During the same period, however, data submitted to the PSR by Visa and Mastercard show that issuers increased their total revenue from UK-EEA interchange fees from £75m to £100m.

In addition, the PSR found that these revenues would likely have decreased since 2019 if the card schemes had not increased the interchange fees from the EU-regulated cap.

For the PSR, volumes and values may have been higher without these increases, as fewer transactions could have been relocated.

In other words, if a UK-located merchant is selling online to customers in France (an outbound interchange fee transaction), the merchant can leverage or even establish a presence in the EEA.

“We are aware that some merchants have taken this mitigating action to some extent, although they may have done so for reasons separate to the interchange fee (IF) increases,” PSR points out in its report.

“[This relates] to potentially higher trade friction following the UK’s withdrawal from the EU perhaps (such as new VAT and tax rules, and additional bureaucracy on managing imports/exports).”

The regulator’s current understanding of the situation, it seems, is that the largest, well-resourced merchants are more capable of carrying out relocation in practice.

This could mean that the impact of these higher interchange fees are disproportionately affecting acquirers who serve predominantly smaller merchants and those same smaller merchants too.

The PSR also warns that merchants operating in certain sectors and/or in certain circumstances may not be able to mitigate the impacts of the increases through relocation.

Meanwhile, If merchants are not able to mitigate the impact of interchange fees through relocation, they may have to pass-through the cost of the increases to consumers by upping prices, at least in part.

“Merchants could incorporate the IF into their overall cost base when making pricing decisions,” the PSR concludes.

However, the PSR has also said it would welcome input from stakeholders on whether price differentiation is taking place; for example, are those with cards issued from a different market paying a higher price than those domestically?

In terms of next steps, the PSR appears to be unsure. It does not make any concrete suggestions in the report, and instead is now seeking feedback on the issue before a deadline of January 19, 2023.

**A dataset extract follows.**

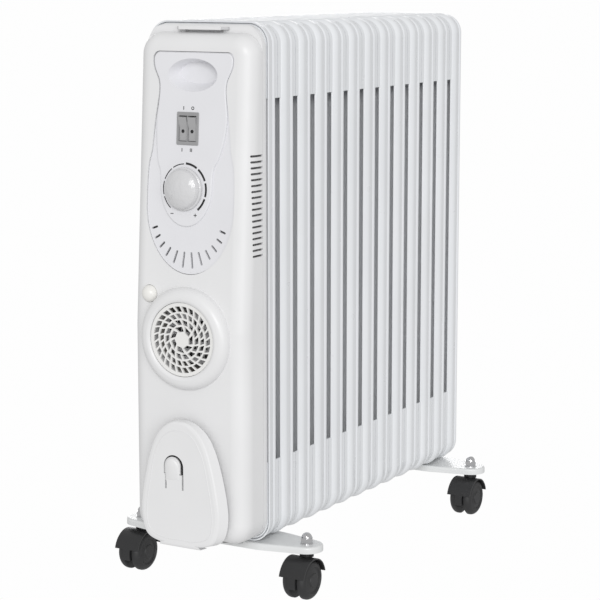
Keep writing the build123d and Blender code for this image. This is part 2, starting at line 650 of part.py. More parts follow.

It is also unclear the extent to which cross-border interchange will continue to remain on the political agenda given the new government and current challenges.

Lawmakers had been pushing for answers in the summer, with the Treasury Select Committee sending letters to the card giants in June.

In response to the cross-party committee, both companies justified higher fees by the greater risk of fraud in cross-border transactions, and the costs incurred by banks to prevent and detect such crime.

Both companies also pointed out in their responses that that they do not earn money from interchange fees.

Mel Stride, former chair of the Treasury Select Committee, has since left that role but is now in government, as is Kevin Hollingrake, another former committee member who is said to be actively engaged in this issue.

It could be the case, however, that Westminster remains focused on issues such as the cost of living crisis and inflation, which will take up time and resources for both the government and the Treasury Select Committee in the near future.